The ACT Government has offered two years of free registration for newly purchased zero emissions vehicles (ZEVs) and second-hand ‘grey’ imports until June 2024.
Vehicles that have been converted to electric and certified will also qualify for the saving — worth up to $1,200.
“We are the most EV supportive city in Australia and I think this new initiative will further accelerate the take up of these zero-emission vehicles,” Chief Minister Andrew Barr said.
“My challenge today is to every other state and territory government to follow the ACT.”
There are nearly 1,000 EVs registered in the territory and Mr Barr said he expected the new incentives would see more EVs in showrooms soon.
The NSW Government wants to increase the number of EV models available in Australia – particularly BEVs – and ensure fleet operators have access to a broad range of fit-for-purpose vehicles.
You can help overcome this challenge by completing the confidential purchase intent survey developed by the NSW Government with support from AfMA and the EV Council.
Information shared with the NSW Government will increase our knowledge of the planned scale of EV demand in fleets in the coming years. High level findings will be de-identified and shared with manufacturers, industry associations and government to help understand the opportunity to grow the Australian EV market.
Stay up to date and register to receive the latest information about NSW Government support for battery electric vehicles at energysaver.nsw.gov.au/electricvehicles
New research by The Australian Road Safety Foundation suggests Australia’s unconcerned attitude to road safety could be responsible for countless unnecessary deaths.
More than 1100 people lost their lives on Australia’s road in 2020, with 31 people dying on Northern Territory roads.
Of the NT drivers surveyed, more than half (57 per cent) admitted to breaking a road rule, with speeding by far the most common offence (43 per cent). Jay-walking and driving under the influence of drugs were the next most common offences.
$400m in road safety upgrades have been promised for the region in Australia’s 2021-22 Federal Budget, with $173.6m going towards key gas industry road upgrades between Tennant Creek and Darwin, supporting the government’s “gas led recovery”.
Brisbane City Council has unveiled a new electric truck to its fleet as it looks to reduce its carbon footprint around the CBD.
The new truck can drive 150km on five hours of charge and will be used to carry pruning and cuttings to green waste recycling stations.
“We are excited to welcome our first electric truck to our fleet,” the council said.
“Its role will be based at the historic City Botanic Gardens…and will also make its way to Queen Street Mall to manage the plant displays,”
The move follows the council’s commitment to implementing electric passenger vehicles to its fleet in recent years as it strives towards a zero emissions future.
The South Australian government has announced a $13.4 million investment to install 530 fast-charging stations across the state.
The government aims to build a network of fast-charging stations across regional and remote SA, including in the Adelaide Hills, the mid and far north, and on the Eyre Peninsula and the Limestone Coast.
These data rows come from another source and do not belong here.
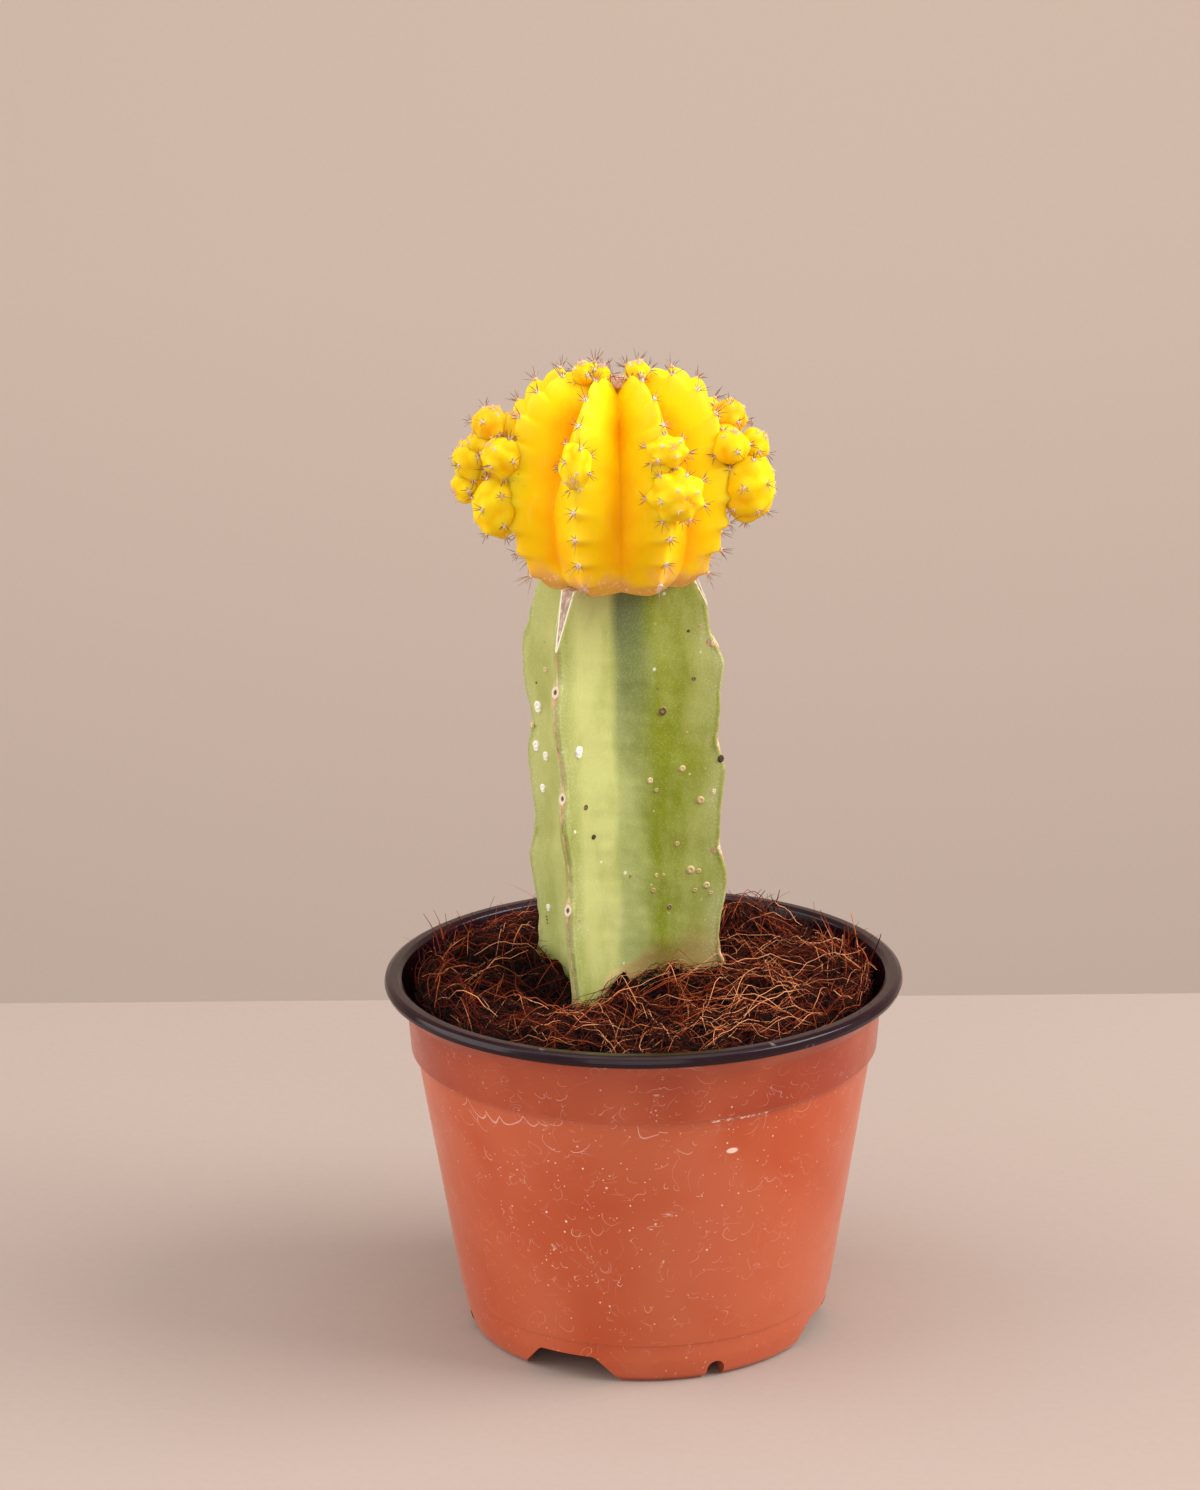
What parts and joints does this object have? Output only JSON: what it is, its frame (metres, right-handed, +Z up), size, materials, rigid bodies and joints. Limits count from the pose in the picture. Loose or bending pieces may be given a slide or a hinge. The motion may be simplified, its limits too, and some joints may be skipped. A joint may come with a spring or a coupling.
{
  "type": "potted moon cactus",
  "caption": "Ribbed globe cactus with clustered offsets, grafted on a three-winged stem that stands in coir in a tapered round plant pot.",
  "frame": {"origin": "centre of the pot's base, on the surface that the pot stands on", "axes": "+Z up along the plant, -Y towards the front, +X to the front's right"},
  "size_m": [0.12, 0.12, 0.2303],
  "materials": {
    "pot": "satin",
    "coir": "matte",
    "rootstock": "satin",
    "scion": "satin"
  },
  "bodies": {
    "root": {"pot": "pot", "coir_substrate": "coir", "rootstock": "rootstock", "scion": "scion"}
  },
  "joints": []
}
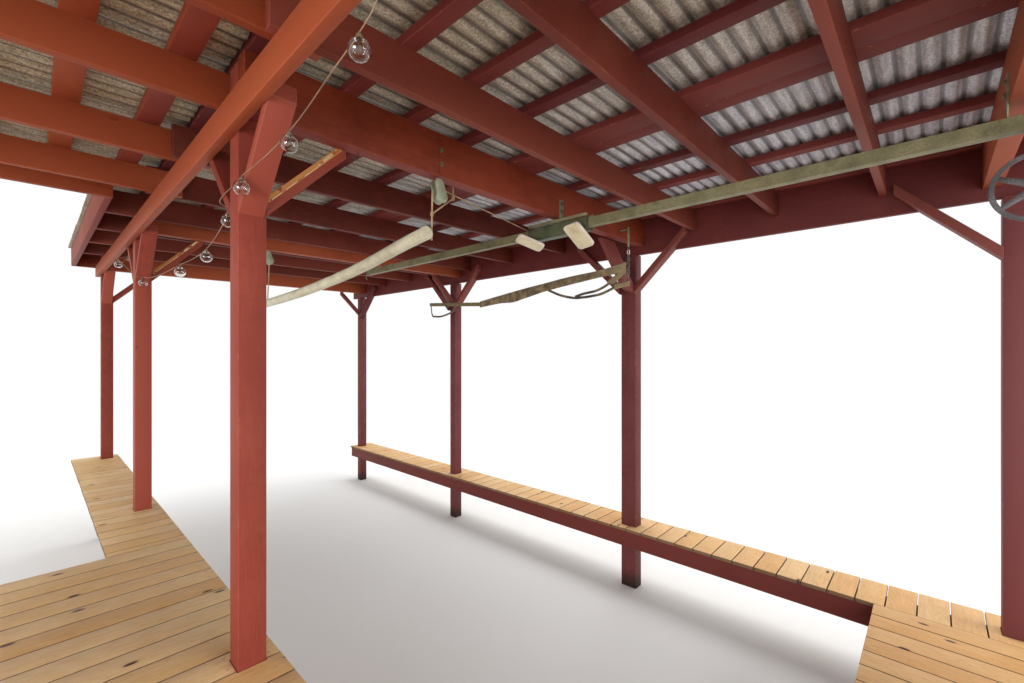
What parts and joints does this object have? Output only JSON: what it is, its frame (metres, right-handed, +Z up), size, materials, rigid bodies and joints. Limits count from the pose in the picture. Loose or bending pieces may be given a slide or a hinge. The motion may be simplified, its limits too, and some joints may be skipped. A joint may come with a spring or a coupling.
{
  "type": "open boathouse with deck, catwalk and hoist",
  "caption": "Open timber boathouse over a slip: square posts, low tin roof on rafters, side deck, cross deck, narrow catwalk and overhead hoist gear.",
  "frame": {"origin": "on the water line, midway between the two post rows of the slip and midway between its end post pairs", "axes": "+Z up, +Y along the slip towards its far end, +X across the slip from the wide deck to the catwalk"},
  "size_m": [5.7183, 8.1, 3.2862],
  "materials": {
    "painted_post": "barn red paint on sawn timber, matt",
    "painted_beam": "orange-red stain on rough timber, matt",
    "dark_red_fascia": "dark red paint on timber, matt",
    "deck_boards": "honey-coloured new pine, bare",
    "corrugated_tin": "weathered corrugated galvanised sheet",
    "olive_rail": "worn olive paint",
    "strap_steel": "weathered galvanised strap",
    "dark_housing": "dark enamel, dusty",
    "lamp_covers": "yellowed translucent cover",
    "wheel_iron": "dark painted iron",
    "block_steel": "weathered galvanised steel",
    "rope": "worn natural rope",
    "pale_pole": "yellowed pipe",
    "sling_webbing": "frayed webbing",
    "chain_steel": "rusty steel",
    "light_cord": "pale lead",
    "globe_glass": "clear globe"
  },
  "bodies": {
    "building": {"left_post_1": "painted_post", "left_post_2": "painted_post", "left_post_3": "painted_post", "left_post_4": "painted_post", "right_post_1": "painted_post", "right_post_2": "painted_post", "right_post_3": "painted_post", "right_post_4": "painted_post", "outer_post_1": "painted_post", "outer_post_2": "painted_post", "outer_post_3": "painted_post", "near_piles": "painted_post", "left_beam": "painted_beam", "eave_beam": "dark_red_fascia", "outer_beam": "painted_beam", "crossbeam_1": "painted_beam", "crossbeam_2": "painted_beam", "crossbeam_3": "painted_beam", "crossbeam_4": "painted_beam", "deck_crossbeams": "painted_beam", "slip_rafters": "painted_beam", "deck_rafters": "painted_beam", "slip_purlins": "painted_beam", "deck_purlins": "painted_beam", "slip_roof_sheets": "corrugated_tin", "deck_roof_sheets": "corrugated_tin", "end_boards": "painted_beam", "step_eave_board": "painted_beam", "left_braces": "painted_post", "right_braces": "painted_post", "cross_braces": "painted_post", "deck_boards": "deck_boards", "deck_joists": "painted_post", "deck_bearers": "painted_post", "catwalk_boards": "deck_boards", "catwalk_fascia": "dark_red_fascia", "catwalk_stringers": "dark_red_fascia", "cross_deck_boards": "deck_boards", "cross_deck_joists": "dark_red_fascia", "hoist_rail": "olive_rail", "rail_hangers": "strap_steel", "drive_housing": "dark_housing", "housing_lamps": "lamp_covers", "gear_box": "dark_housing", "pulley_block": "block_steel", "pole_ropes": "rope", "dock_pole": "pale_pole", "boat_sling": "sling_webbing", "sling_chain": "chain_steel", "light_cord": "light_cord", "light_bulbs": "globe_glass"},
    "wheel": {"drive_wheel": "wheel_iron"}
  },
  "joints": [
    {"name": "wheel_spin", "type": "hinge", "parent": "building", "child": "wheel", "pos_m": [0.263, -3.503, 2.68], "axis": [1, 0, 0], "continuous": true}
  ]
}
“We want people to be able to pull into a service station — maybe with say, a quarter of the battery capacity left — and within 10 minutes or so be able to get it up to a state where they can drive on for a big chunk of their drive,” he told ABC Radio Adelaide.
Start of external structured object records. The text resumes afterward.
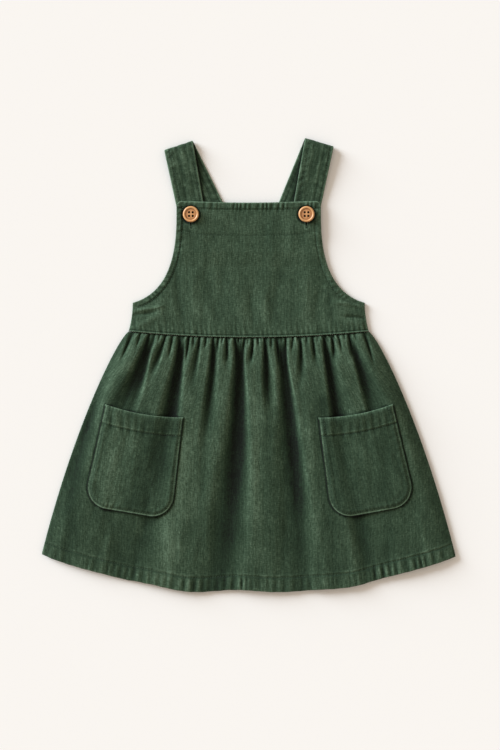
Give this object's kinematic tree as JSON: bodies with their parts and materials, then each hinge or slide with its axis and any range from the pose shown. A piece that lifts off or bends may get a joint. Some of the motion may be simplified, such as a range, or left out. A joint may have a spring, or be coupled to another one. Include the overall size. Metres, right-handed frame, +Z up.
{
  "type": "pinafore dress",
  "caption": "Child's pinafore dress laid flat, front up: bib front with buttoned straps, gathered flared skirt and rounded patch pockets.",
  "frame": {"origin": "middle of the dress's bounding box, on the surface that the dress lies on", "axes": "+Z up from the surface through the front of the dress, +Y from the hem towards the straps, +X to the right of someone looking down at the front"},
  "size_m": [0.4546, 0.4982, 0.0124],
  "materials": {
    "green_cloth": "garment-washed slubby cotton and linen twill, dark green, worn paler along folds and stitched edges",
    "button_wood": "turned pale wood, lightly waxed, raised rim and four thread holes"
  },
  "bodies": {
    "root": {"bodice_front": "green_cloth", "bodice_back": "green_cloth", "strap_left": "green_cloth", "strap_right": "green_cloth", "skirt_front": "green_cloth", "skirt_back": "green_cloth", "pocket_left": "green_cloth", "pocket_right": "green_cloth", "button_left": "button_wood", "button_right": "button_wood"}
  },
  "joints": []
}
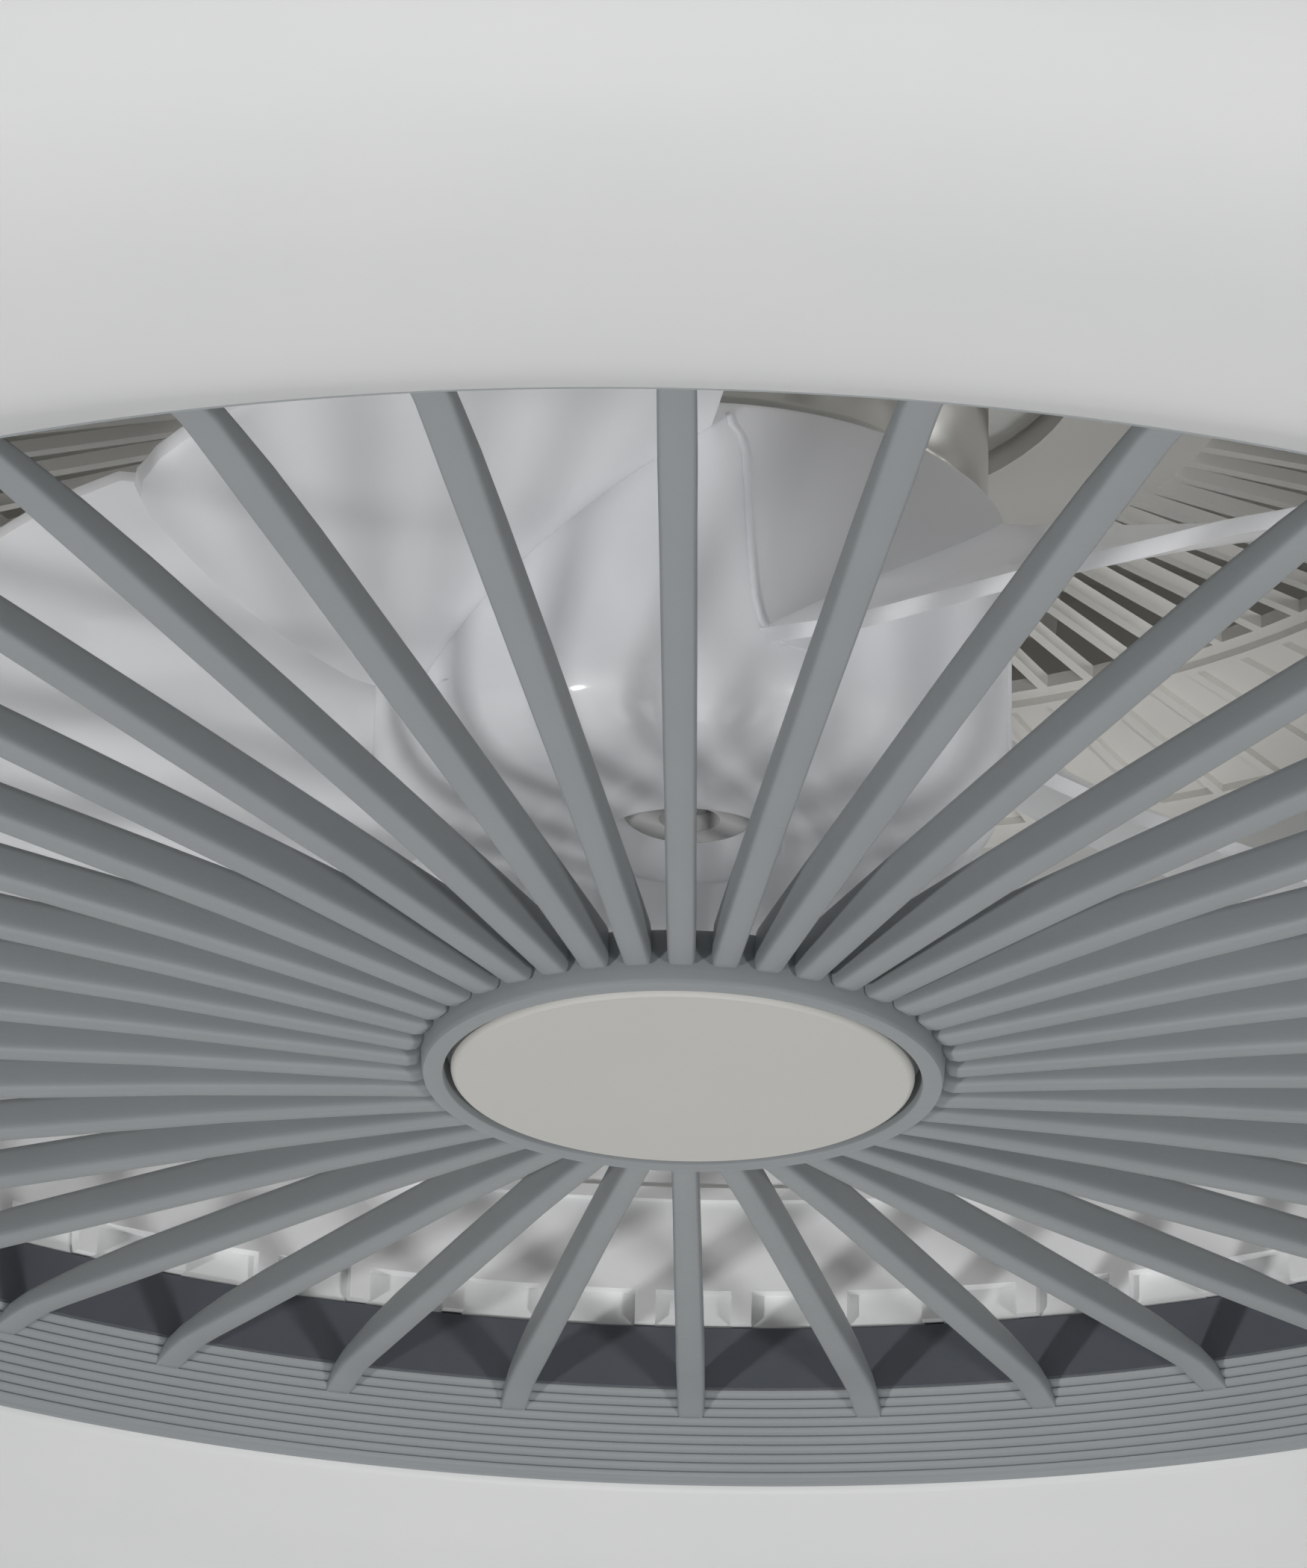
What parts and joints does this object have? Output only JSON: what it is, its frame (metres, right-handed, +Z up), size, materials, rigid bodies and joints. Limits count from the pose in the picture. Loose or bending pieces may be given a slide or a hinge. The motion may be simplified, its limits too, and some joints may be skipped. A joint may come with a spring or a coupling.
{
  "type": "ceiling fan",
  "caption": "Flush round ceiling fan with a grey radial-bar grille, clear impeller, chromed motor and a wide opal light ring.",
  "frame": {"origin": "middle of the ceiling strap's top face, in the ceiling plane", "axes": "+Z up through the ceiling, +X along the strap, -Y the side nearest the picture's camera"},
  "size_m": [0.6, 0.6, 0.1846],
  "materials": {
    "zinc_steel": "satin",
    "white_paint": "satin",
    "black_rubber": "matte",
    "white_plastic": "satin",
    "terminal_plastic": "gloss",
    "screw_steel": "satin",
    "motor_chrome": "polished",
    "core_steel": "matte",
    "copper_winding": "satin",
    "clear_blade_plastic": "gloss",
    "board_aluminium": "satin",
    "chip_plastic": "gloss",
    "opal_acrylic": "satin",
    "grey_plastic": "satin",
    "cap_plastic": "satin",
    "white_lead": "satin",
    "black_lead": "satin"
  },
  "bodies": {
    "housing": {"ceiling_strap": "zinc_steel", "rim_screws": "zinc_steel", "chassis_pan": "white_paint", "cable_grommet": "black_rubber", "light_driver": "white_plastic", "control_box": "white_plastic", "terminal_block": "terminal_plastic", "motor_hanger": "zinc_steel", "hanger_screws": "screw_steel", "motor_screws": "screw_steel", "motor_can": "motor_chrome", "motor_cover": "motor_chrome", "lower_bearing": "screw_steel", "upper_bearing": "screw_steel", "stator_core": "core_steel", "stator_coils": "copper_winding", "slotted_plate": "white_plastic", "plate_standoffs": "zinc_steel", "plate_screws": "screw_steel", "louvre_drum": "white_plastic", "air_duct": "white_plastic", "lamp_tray": "white_paint", "tray_screws": "screw_steel", "light_boards": "board_aluminium", "light_chips": "chip_plastic", "light_plug": "white_plastic", "mains_lead": "white_lead", "motor_lead": "black_lead", "light_lead": "white_lead"},
    "rotor": {"motor_shaft": "screw_steel", "drive_pin": "screw_steel", "rotor_core": "core_steel", "impeller": "clear_blade_plastic", "impeller_nut": "white_plastic"},
    "shade": {"ring_shade": "opal_acrylic"},
    "grille": {"grille": "grey_plastic", "centre_cap": "cap_plastic"}
  },
  "joints": [
    {"name": "rotor_spin", "type": "hinge", "parent": "housing", "child": "rotor", "pos_m": [0, 0, -0.09], "axis": [0, 0, 1], "continuous": true},
    {"name": "shade_twist", "type": "hinge", "parent": "housing", "child": "shade", "pos_m": [0, 0, -0.11], "axis": [0, 0, 1], "range_deg": [-20, 0]},
    {"name": "grille_twist", "type": "hinge", "parent": "housing", "child": "grille", "pos_m": [0, 0, -0.147], "axis": [0, 0, 1], "range_deg": [-20, 0]}
  ]
}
RAA Mobility Technology Specialist Mark Borlace said increasing the types of chargers will help make regional travel in electric vehicles easier.
“You’ll have some of the big, fast 350 kilowatt charges that will be in the same sorts of locations as service stations – where you can have a coffee while you’re waiting for it to charge,” he said.
Residents of Tasmania’s east coast have described the last-minute closure of a major road as “a disaster” that could have been avoided if their concerns had been listened to earlier.
The Tasmanian government announced on Wednesday that a 1.5km section of the Tasman Highway at Paradise Gorge, west of Orford, would be closed to traffic from both directions from 11:55pm tonight.
“They’ve received expert advice that there’s a need to work swiftly to remove rock to manage the risk of a major rockfall,” Premier Peter Gutwein said.
“I’m advised it will be complex and, unfortunately, it will mean a closure of several weeks.”
It means residents will either need to detour via the Midland Highway, adding an extra 175 kilometres, or up to three hours, to their trip.
Victoria’s controversial new road user charge, which passed the state upper house late on Tuesday now awaits only the formality of royal assent before it becomes law.
The tax will come into force from July 1 with EV owners forced to keep a record of the kilometres they travel over each year through odometer readings, and at the end of the year provide that information to authorities.
Failure to do so may result in registration being suspended or cancelled if motorists fail to pay on time.
The tax will initially be 2.5 cents per kilometre for full battery EVs and hydrogen fuel cell vehicles, and 2 cents for hybrids, but it will rise every year with inflation.
The Victorian government has estimated that will initially amount to $330 a year on average, though it will be considerably more for motorists who travel longer distances.
Transafe WA will introduce INSTRUCKTA – a truck and customised semi-trailer which expands into a cutting-edge education space – from November.
Funded by the NHVR’s Heavy Vehicle Safety Initiative and the WA Road Safety Commission, INSTRUCKTA will engage the general public with learning opportunities that utilise augmented and virtual reality.
“Our programming includes fun interactive, consequence driven games. We then build on these programs for secondary school age children and the community adding experiences that explore truck blind spots, overtaking and road courtesy,” explained Transafe WA executive officer Ana Stachewicz.
“We’re taking road safety up a level in WA, and using the awesome technology available to us to put the general road user in the truck driver’s seat and generate behavioural change on our roads.”